I raised an eyebrow at him. That wasn't a bad idea. It would prevent me from getting too hard, and surely discrete ones exist. I could wear it when I leave for the day and take it off when I get home. It would only be worn a few hours a day and twice weekly since my class met on Tuesdays and Thursdays. Though to get used to it, I should probably wear it around the house like a pair of new shoes.

"Jesus, I was joking!"

"And yet," I grinned broadly.

If you had told me I would one day be measuring the circumference and diameter of my cock for a fucking chastity device, I would've laughed at you.
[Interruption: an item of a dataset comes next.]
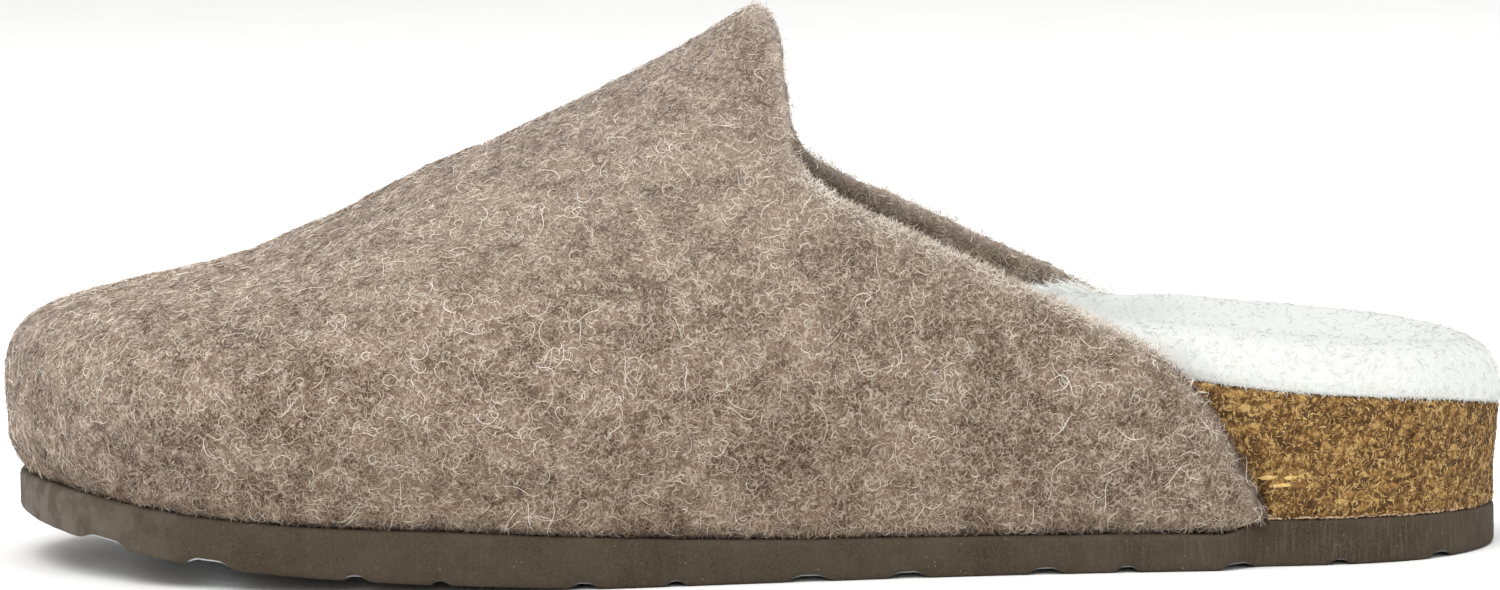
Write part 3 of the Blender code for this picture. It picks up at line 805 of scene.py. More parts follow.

Yet here I was, sitting at my home computer, my dick in one hand and a tape measure in the other. It was suggested to measure at least three times to get a proper measurement and to do it while the body is warm. After taking a shower, I gathered my measurements and ordered a cage that had nothing to do with fancy designs but everything to do with discretion and functionality for what I needed. I needed it to arrive by Tuesday, so I paid out the ass for rush delivery for it to arrive by Sunday afternoon. That didn't give me much time before it got used on Tuesday, but I figured it was enough. The class was only an hour and a half long; I should be okay, even if I might be uncomfortable.

The cage arrived on time without incident, in the advertised discreet packaging. Figuring out what part goes where was a little cumbersome, but I got everything in the proper place. I tried my hardest to warm up the metal before feeding my softened dick through the chamber, and I swear I felt my balls try to absorb themselves into my body as the cold metal touched me, making it a little difficult to get everything fitted in place.

Once I had done so, there was a noticeable weight on the lower half of my body, but not enough that it could be distracting and uncomfortable. To familiarize myself with the device and being in captivity, I wore the cage most of Monday evening when I got home, and by bedtime, I didn't notice it anymore except for a slight ache in my balls, which I could easily live with.

As Tuesday morning arrived, I slipped the cage in place as if it was a part of my standard routine, leaving the key on top of the dresser. I reached for the gray slacks that I had to dig out from the back of my closet yesterday with a look of hatred and disgust. After trying on an assortment of pants, I learned that jeans showed the cage a little too easily for my comfort, drawing attention to the fact that I was in chastity for my own good. Slacks that had pleats in the front and didn't hug my waist proved to provide the best cage discretion. I used to pride myself on being business casual in jeans and a smart shirt, refusing to conform to the older professors with their slacks and sweater vest travesties. Yet here I was, dressing just like them to hide my desire for an Omega I shouldn't…or couldn't have.

The weather was transitioning from summer to fall, but it couldn't decide how the day would go. I also didn't have control over the temperature in my classroom. Aidyn Keller was one of maybe three Omegas in my class, and Alphas tended to run hot. Because of this, most classrooms had air conditioning pumped into them, lowering the temperature even in the dead of winter. Finally deciding on a thin quarter-sleeved sweater, I pulled it over my head and took a deep breath before grabbing my coffee travel mug and my laptop bag and leaving my condo.